Alcorn cited loneliness and alienation as key reasons to end her life and blamed her parents for causing these feelings. She ended her life by walking out in front of oncoming traffic. You can read the full story on Wikipedia (http://en.wikipedia.org/wiki/Death_of_Leelah_Alcorn)
The note ended with the statement:
“My death needs to mean something. My death needs to be counted in the number of transgender people who commit suicide this year. I want someone to look at that number and say “that’s fucked up” and fix it. Fix society. Please.”
On December 28 at 2:56 p.m., Alcorn’s mother, Carla Wood Alcorn, posted a public message on the social media website Facebook, stating: “My sweet 16-year-old son, Joshua Ryan Alcorn, went home to Heaven this morning. He was out for an early morning walk and was hit by a truck. Thank you for the messages and kindness and concern you have sent our way. Please continue to keep us in your prayers.”
Leelah’s story sent shockwaves down my spine. I could easily relate to her life of torture and depression, feeling like an abomination and a useless being, feeling like you were born wrong. The statement above, “My death needs to mean something”, reminds me of the movie 300; it’s just like the statement made by King Leonidas just before he died: “Remember us, remember why we died…”
It’s quite disheartening too see parents, who are supposed to shower their children with unconditional love, drive them to commit suicide instead. That’s why I’ve always talked about coming out only when you’re independent. Even though I don’t support any form of suicide, there’s something alluring about it; by doing it, you make the choice for yourself, you end it in your own terms instead of letting the world decide for you.
Even in her death, the mother still insults Leelah’s memory by referring to her as her “son, Joshua”, even though she wanted to be called Leelah.
Leelah’s death should mean something to all of us. It gives us an insight on the life of a gay American teenager living under strict religious principles who eventually got tired of the pretence. We should all learn from it.
If you’re feeling like killing yourself, we have our KD helpdesk – firstname.lastname@example.org. Please don’t hesitate to send a mail. There are people who will help you out of any situation you might be in, no matter how difficult it might seem. Life is too precious to be wasted; there shouldn’t be another Leelah Alcorn.
For those of us planning to get married to a lady in future, please endeavor to teach your kids the “true” way of life and the meaning of life, away from any religious dogma.

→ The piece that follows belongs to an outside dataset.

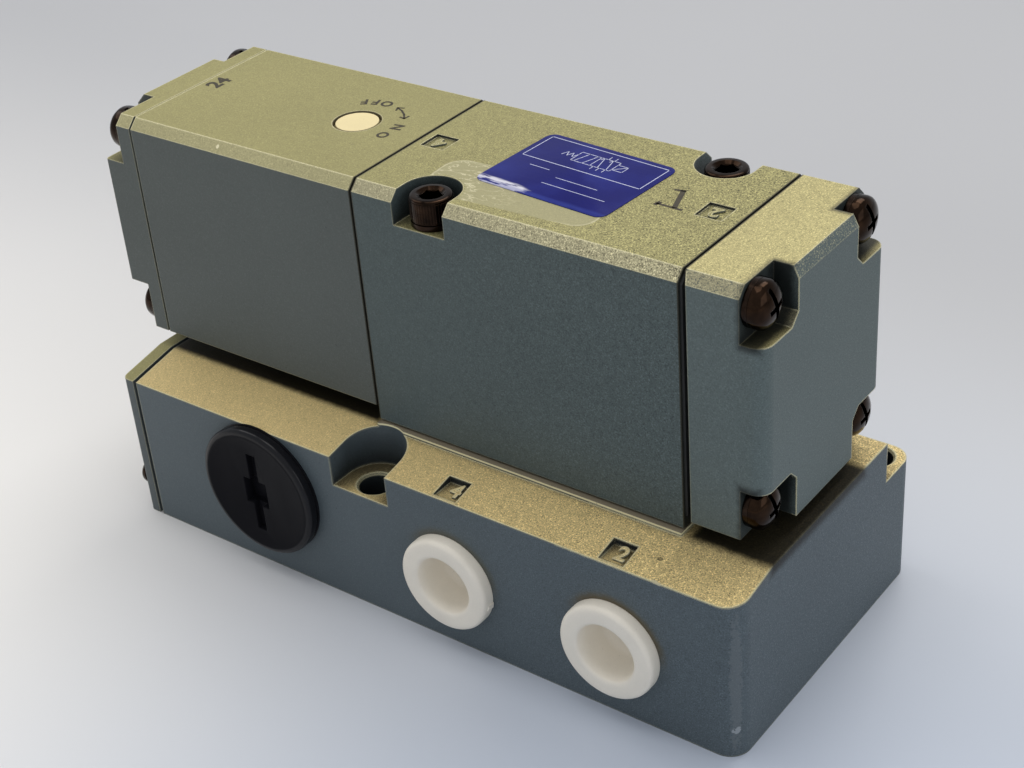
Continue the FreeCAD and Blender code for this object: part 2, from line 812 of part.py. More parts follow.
def make_terminal_block():
    bay_rows = [f"({step} * block_bay_pitch)" for step in (-1, 0, 1)]
    blade_rows = [f"({step} * contact_pitch)" for step in (-1, 0, 1)]
    block_start = f"({PLUG_X} - block_length / 2)"
    bay_end = f"({PLUG_X} - 2 * contact_width)"
    bay_floor = f"({BLOCK_TOP} - block_bay_depth)"
    screw_x = f"(({block_start} + {bay_end}) / 2)"
    blade_foot = f"({BLOCK_TOP} - block_bay_depth)"

    body = new_body("terminal_block")
    sketch = sketch_on(body, "XY_Plane", away="compartment_floor")
    centred_rectangle(sketch, PLUG_X, "0", "block_length", "block_width")
    pad(body, sketch, "block_height")
    sketch = sketch_on(body, "XY_Plane", away=BLOCK_TOP)
    for y in bay_rows:
        half = "block_bay_width / 2"
        rectangle(sketch, f"{block_start} - 1", f"{y} - {half}", bay_end, f"{y} + {half}")
    pocket(body, sketch, "block_bay_depth")
    sketch = sketch_on(body, "XY_Plane", away=BLOCK_TOP)
    for y in blade_rows:
        length = "contact_width + 2 * fit_gap"
        width = "contact_thickness + 2 * fit_gap"
        centred_rectangle(sketch, PLUG_X, y, length, width)
    pocket(body, sketch, "block_bay_depth + fit_gap")
    holes = [(screw_x, y) for y in bay_rows]
    depth = "block_height / 2 + loose_gap"
    drill(body, "XY_Plane", bay_floor, holes, "terminal_screw_radius + thread_gap", depth)

    contact = "terminal_screw_radius * 0.6"
    body = new_body("terminal_contacts")
    sketch = sketch_on(body, "XY_Plane", away=bay_floor)
    for y in bay_rows:
        half = "block_bay_width / 2 - loose_gap"
        rectangle(sketch, block_start, f"{y} - ({half})", f"{bay_end} - loose_gap", f"{y} + ({half})")
        circle(sketch, screw_x, y, "terminal_screw_radius + fit_gap")
    pad(body, sketch, contact)

    body = new_body("terminal_screws")
    sketch = sketch_on(body, "XY_Plane", away=f"{bay_floor} + {contact}")
    for y in bay_rows:
        circle(sketch, screw_x, y, "terminal_head_radius")
    pad(body, sketch, "terminal_head_height")
    sketch = sketch_on(body, "XY_Plane", away=f"{bay_floor} + {contact}")
    for y in bay_rows:
        circle(sketch, screw_x, y, "terminal_screw_radius")
    pad(body, sketch, f"{contact} + block_height / 2", backwards=True)
    head = f"{bay_floor} + {contact} + terminal_head_height"
    sketch = sketch_on(body, "XY_Plane", away=head)
    for y in bay_rows:
        length = "2 * terminal_head_radius + 1"
        centred_rectangle(sketch, screw_x, y, length, "terminal_head_height / 2")
    pocket(body, sketch, "terminal_head_height / 2")

    body = new_body("coil_connector")
    sketch = sketch_on(body, "XY_Plane", away=PLUG_FOOT)
    centred_rectangle(sketch, PLUG_X, "0", "plug_length", "plug_width")
    pad(body, sketch, f"{AXIS} - winding_radius - fit_gap - {PLUG_FOOT}")
    sketch = sketch_on(body, "XY_Plane", away=PLUG_FOOT)
    for y in blade_rows:
        centred_rectangle(sketch, PLUG_X, y, "contact_width", "contact_thickness")
    pocket(body, sketch, "block_bay_depth", forwards=True)

    body = new_body("connector_pins")
    sketch = sketch_on(body, "XY_Plane", away=blade_foot)
    for y in blade_rows:
        centred_rectangle(sketch, PLUG_X, y, "contact_width", "contact_thickness")
    pad(body, sketch, f"{PLUG_FOOT} + block_bay_depth - {blade_foot}")

    body = new_body("connector_seal")
    sketch = sketch_on(body, "XY_Plane", away="deck_height")
    length = "plug_length + 2 * loose_gap"
    width = "plug_width + 2 * loose_gap"
    centred_rectangle(sketch, PLUG_X, "0", f"{length} + 2 * seal_wall", f"{width} + 2 * seal_wall")
    centred_rectangle(sketch, PLUG_X, "0", length, width)
    pad(body, sketch, "solenoid_clearance")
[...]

Shower them with unconditional love because that’s the greatest gift you could ever give to them.
We’ve seen that the only reason people hate homosexuality is because of religion. Ask them to give you any other reason and they’ll simply go mute. Most of us have never really ‘lived’ because we’re too busy trying to cover our backs; there’s no sleep when you’re living in Tartarus.
Let’s all join hands to stop suicide, encourage each other, motivate and inspire each other so we can achieve a healthier and better future for ourselves. Let’s aspire to make our lives matter in live, not in death.